Sunday, March 9, 2008

Menu Layout: Best of Intentions

There's a lot of information around about menu design—they call it menu engineering—to drive sales of the items you want to sell and to generate the revenue that you need for your restaurant. I don't really worry about this in my menu design: I'm much more focused on conveying clearly to our customers what it is that we are offering.

We just went through an 8-week process—yes, it really does take that long to push out a new menu, but that's a subject for another article—of simplifying our lunch menu. And we ended up with a very nice and much improved menu, but also with some unintended consequences that are pretty funny in retrospect.

It all came to a head yesterday morning, when one of the cooks came into my office to apprise me of a seemingly hilarious situation: a guest was reading the menu out loud to her father and started telling him of "Ed's sandwich, that you can get with chicken or shrimp." What you're missing here is that Ed's is not a sandwich at all, but a pasta as you can see in the image above.

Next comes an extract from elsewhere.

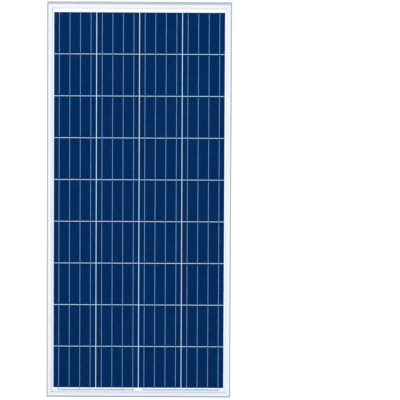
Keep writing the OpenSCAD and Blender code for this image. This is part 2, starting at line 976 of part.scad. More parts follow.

When I went to the server station to check in with the server, she mentioned a couple of other customers being surprised by being served a pasta instead of a sandwich. At this point, something clicked in my mind and I understood the issue: the vertical space that I left between categories apparently wasn't enough of a visual separator, especially with the category label centered vertically with all the items in the category.

The correction was straightforward: vertically align the category label with the first item in the category. To reinforce the bounds of the category, I inserted a vertical line with the end result as you see. The result: no more Ed's sandwiches with shrimp. Chalk this up to "Who knew?"